Electrons possess intrinsic angular momentum (spin) with magnitude S = ℏ√(s(s+1)) where s = 1/2. The spin z-component is m_s = ±ℏ/2 (spin up or spin down). Spin produces a magnetic moment μ = −g_s(e/2m_e)S, where g_s ≈ 2 (anomalous in comparison to orbital angular momentum). This magnetic moment interacts with magnetic fields and causes level splitting.

How It's Best Learned

Study spin-1/2 systems using Pauli matrices. Calculate expectation values of spin components. Understand spin as an intrinsic two-state system; appreciate that quantum spin has no classical analog.

Common Misconceptions

Spin does not mean the electron is literally spinning (quantum spin is intrinsic, not due to rotation). The g-factor ≈ 2 is not exactly 2 due to quantum electrodynamic corrections. Spin-orbit coupling is not due to the spinning electron's magnetic moment interacting with the orbital motion magnetic field (it's a relativistic effect).

Explainer

You've studied spin angular momentum as an abstract two-state quantum system. Now the physical stakes become clearer: spin isn't just a mathematical curiosity — it generates a real magnetic dipole moment that interacts measurably with external magnetic fields and with the electron's own orbital motion. The connection between spin and magnetism is what makes the electron a tiny magnet, and it drives much of the structure of atomic spectra.
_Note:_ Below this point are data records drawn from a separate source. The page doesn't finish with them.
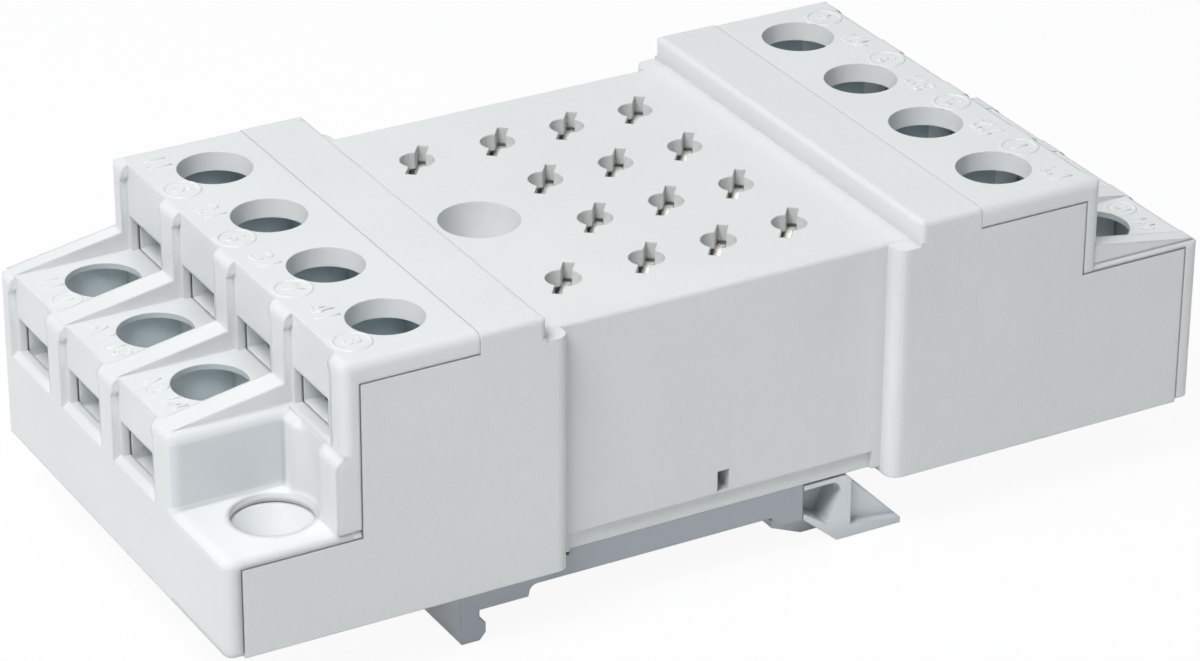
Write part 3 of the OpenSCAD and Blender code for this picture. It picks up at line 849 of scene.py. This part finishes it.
world = bpy.data.worlds.new("Studio")
bpy.context.scene.world = world
world.use_nodes = True
sky = world.node_tree
sky.nodes.clear()
rays = add_node(sky, "ShaderNodeLightPath")
seen = formula(sky, (rays, "Is Camera Ray"), ("MAXIMUM", (rays, "Is Glossy Ray")),
               ("MAXIMUM", (rays, "Is Transmission Ray")))
room = add_node(sky, "ShaderNodeBackground", Color=linear("F2FBFD"), Strength=ROOM_LEVEL)
white = add_node(sky, "ShaderNodeBackground", Color=[1, 1, 1, 1], Strength=1.0)
mix = add_node(sky, "ShaderNodeMixShader", Fac=seen, i1=(room, "Background"),
               i2=(white, "Background"))
add_node(sky, "ShaderNodeOutputWorld", Surface=(mix, "Shader"))
bpy.context.scene.view_settings.view_transform = "Standard"
print("room level", ROOM_LEVEL)

# %% [markdown]
# The floor
#
# The part stands on white paper. To the camera most of the paper's brightness comes from an
# even white glow, and a small share from the lit paper itself, which keeps a faint shadow
# under the part. The glow doesn't light the part, because other rays see plain paper.

# %% Paper floor
GLOW_SHARE = 0.93

floor_bm = bmesh.new()
bmesh.ops.create_grid(floor_bm, x_segments=1, y_segments=1, size=3.0)
floor = link_object("floor", mesh_of(floor_bm, "floor"))
floor.location = (0, 0, -0.0002)
paper, paper_tree = new_material("white_paper")
lit_paper = add_node(paper_tree, "ShaderNodeBsdfPrincipled", Base_Color=linear("F4F5F6"),
                     Roughness=0.9)
paper_rays = add_node(paper_tree, "ShaderNodeLightPath")
glow = add_node(paper_tree, "ShaderNodeEmission", Color=[1, 1, 1, 1], Strength=1.0)
paper_mix = add_node(paper_tree, "ShaderNodeMixShader",
                     Fac=formula(paper_tree, (paper_rays, "Is Camera Ray"),
                                 ("MAXIMUM", (paper_rays, "Is Glossy Ray")),
                                 ("MULTIPLY", GLOW_SHARE)),
                     i1=(lit_paper, "BSDF"), i2=(glow, "Emission"))
add_node(paper_tree, "ShaderNodeOutputMaterial", Surface=(paper_mix, "Shader"))
floor.data.materials.append(paper)
print("floor material:", paper.name)

# %% [markdown]
# Sizes and the end
#
# The dressed part should be hardly bigger than the CAD model: only the raised marks stand
# over it. At the end the scene is brought up to date.

# %% Bring the scene up to date
bpy.context.view_layer.update()
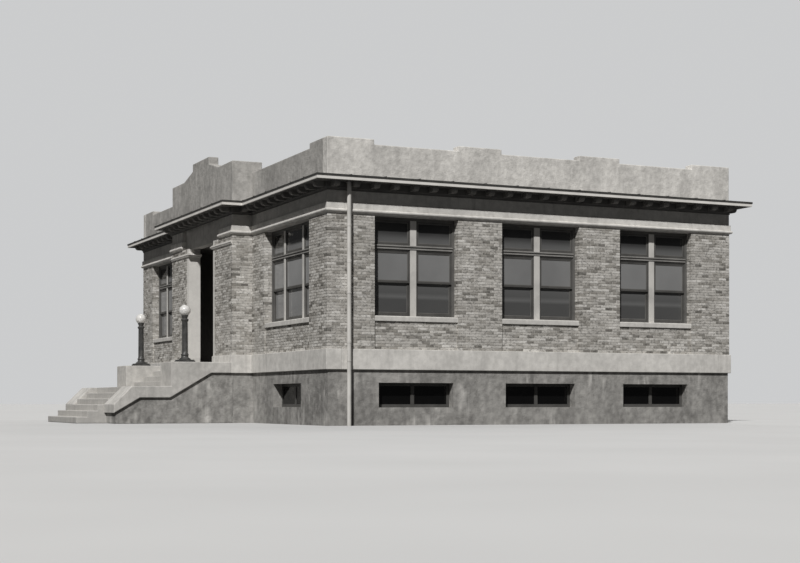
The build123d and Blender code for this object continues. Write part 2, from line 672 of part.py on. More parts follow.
# Steps
upper = steps(STAIR_START, TERRACE_EDGE, FLOOR_TOP, UPPER_RISERS) + [(LANDING_START, 0)]
lower = steps(LANDING_START, LANDING_EDGE, LANDING_TOP, LOWER_RISERS)
write("upper_flight", side_profile(upper, -INNER_CHEEK, INNER_CHEEK))
write("lower_flight", side_profile(lower, -INNER_CHEEK, INNER_CHEEK))
cheek_wall, cheek_base = cheek()
write("cheek_walls", pair(cheek_wall))
write("cheek_bases", pair(cheek_base))

# Lamps and downspouts
write("lamp_posts", pair(lamp_post()))
write("lamp_globes", pair(lamp_globe()))
write("downspouts", pair(downspout()))
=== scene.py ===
import random
from math import atan2, cos, pi, radians, sin, tan

import bmesh
import bpy
from mathutils import Matrix, Vector


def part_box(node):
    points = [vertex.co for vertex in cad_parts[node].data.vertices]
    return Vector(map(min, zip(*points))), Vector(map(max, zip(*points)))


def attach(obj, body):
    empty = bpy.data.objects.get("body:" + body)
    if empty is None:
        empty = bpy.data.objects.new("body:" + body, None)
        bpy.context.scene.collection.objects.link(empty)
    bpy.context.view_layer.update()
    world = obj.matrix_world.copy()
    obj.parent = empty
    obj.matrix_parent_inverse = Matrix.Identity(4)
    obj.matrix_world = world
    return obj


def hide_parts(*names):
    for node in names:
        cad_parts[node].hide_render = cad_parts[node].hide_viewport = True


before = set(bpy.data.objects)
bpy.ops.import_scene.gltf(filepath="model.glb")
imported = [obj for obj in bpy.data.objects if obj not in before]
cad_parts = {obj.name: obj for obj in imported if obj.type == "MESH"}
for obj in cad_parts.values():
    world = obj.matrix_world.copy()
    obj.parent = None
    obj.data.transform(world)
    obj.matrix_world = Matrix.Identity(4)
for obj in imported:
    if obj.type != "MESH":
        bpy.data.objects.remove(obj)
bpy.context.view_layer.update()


# Viewpoint: the photograph's own station, off the right-hand front corner and well below the
# main floor. The camera stands level, so the walls stay upright, and is turned onto the building.
STATION = Vector((39.93, -18.435, 0.56))
AIM = Vector((1.2, -0.65))
FIELD = radians(30.0)
RISE = 0.150
FARTHEST = 500.0

heading = atan2(AIM.y - STATION.y, AIM.x - STATION.x)
lens = bpy.data.cameras.new("view_camera")
lens.sensor_width = 36.0
lens.lens = lens.sensor_width / (2 * tan(FIELD / 2))
lens.shift_y = RISE
lens.clip_end = FARTHEST
camera = bpy.data.objects.new("view_camera", lens)
camera.location = STATION
camera.rotation_euler = (pi / 2, 0.0, heading - pi / 2)
bpy.context.collection.objects.link(camera)
bpy.context.scene.camera = camera


# Light: one lamp, high on the right and a little in front, as the shadows in the photograph
# fall. A weak and very broad one lifts the two sides turned away. The surround is pale to the
# camera, dimmer where panes mirror it, and throws only a little light of its own.
SUN_BEARING = radians(-38)
SUN_HEIGHT = radians(44.5)
SUN_SPREAD = 2.0
SUN_STRENGTH = 5.6
BACK_BEARING = radians(140)
BACK_HEIGHT = radians(32)
BACK_SPREAD = 60.0
BACK_STRENGTH = 1.9
FILL = 0.11
MIRRORED = 0.14
SURROUND = 1.03
EXPOSURE = -0.75


def lamp(name, strength, spread, bearing, height):
    """A distant lamp that shines from a bearing and a height, over a spread in degrees."""
    light = bpy.data.lights.new(name, "SUN")
    light.energy = strength
    light.angle = radians(spread)
    light.color = (1.0, 0.99, 0.97)
    hung = bpy.data.objects.new(name, light)
    toward = Vector((cos(height) * cos(bearing), cos(height) * sin(bearing), sin(height)))
    hung.rotation_euler = toward.to_track_quat("Z", "Y").to_euler()
    bpy.context.collection.objects.link(hung)


lamp("key_light", SUN_STRENGTH, SUN_SPREAD, SUN_BEARING, SUN_HEIGHT)
lamp("back_light", BACK_STRENGTH, BACK_SPREAD, BACK_BEARING, BACK_HEIGHT)

surround = bpy.data.worlds.new("surround")
surround.use_nodes = True
bpy.context.scene.world = surround
sky = surround.node_tree
soft = sky.nodes["Background"]
soft.inputs["Color"].default_value = (0.98, 0.99, 1.0, 1.0)
seen = sky.nodes.new("ShaderNodeLightPath")
strength = None
for ray, brightness in (("Is Camera Ray", SURROUND), ("Is Glossy Ray", MIRRORED)):
    share = sky.nodes.new("ShaderNodeMath")
    share.operation = "MULTIPLY_ADD"
    sky.links.new(seen.outputs[ray], share.inputs[0])
    share.inputs[1].default_value = brightness - FILL
    share.inputs[2].default_value = FILL
    if strength:
        sky.links.new(strength, share.inputs[2])
    strength = share.outputs[0]
sky.links.new(strength, soft.inputs["Strength"])
bpy.context.scene.view_settings.view_transform = "Standard"
bpy.context.scene.view_settings.exposure = EXPOSURE


# Basement: walls of poured concrete left rough from the forms, with rain streaks and a damp foot,
# standing on a slab. Every finish here is mixed in the same way, so the mixing is set out first.
def tone(value, warmth=0.03):
    """A near-neutral colour of that brightness, slightly warm as old lime and cement are."""
    return (value * (1 + warmth), value, value * (1 - 1.6 * warmth), 1.0)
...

The intrinsic magnetic moment of the electron is μ = −g_s (e/2m_e) S, where S is the spin angular momentum vector. The factor e/2m_e is the same that appears for orbital angular momentum (the gyromagnetic ratio), but the factor g_s ≈ 2 is not — it's the anomalous g-factor. For orbital angular momentum, the magnetic moment and angular momentum have g_L = 1; for spin, g_s ≈ 2.002. This factor of 2 was a complete mystery classically and was correctly predicted only by Dirac's relativistic quantum mechanics. The tiny departure from exactly 2 (the 0.002) is a quantum electrodynamic correction — one of the most precisely measured quantities in physics, tested to 12 significant figures.

In a magnetic field B, the interaction energy is U = −μ·B = g_s (e/2m_e) S·B. Since the z-component of spin is quantized as m_s = ±ℏ/2, the energy levels split into two: E = ±g_s (eℏ/2m_e) B/2 = ±μ_B g_s B/2, where μ_B = eℏ/2m_e is the Bohr magneton (≈ 9.27 × 10⁻²⁴ J/T). This splitting is the magnetic energy scale for electrons in atoms. The Stern-Gerlach experiment demonstrated exactly this splitting: silver atoms passed through an inhomogeneous magnetic field split into two beams, corresponding to m_s = +1/2 and m_s = −1/2.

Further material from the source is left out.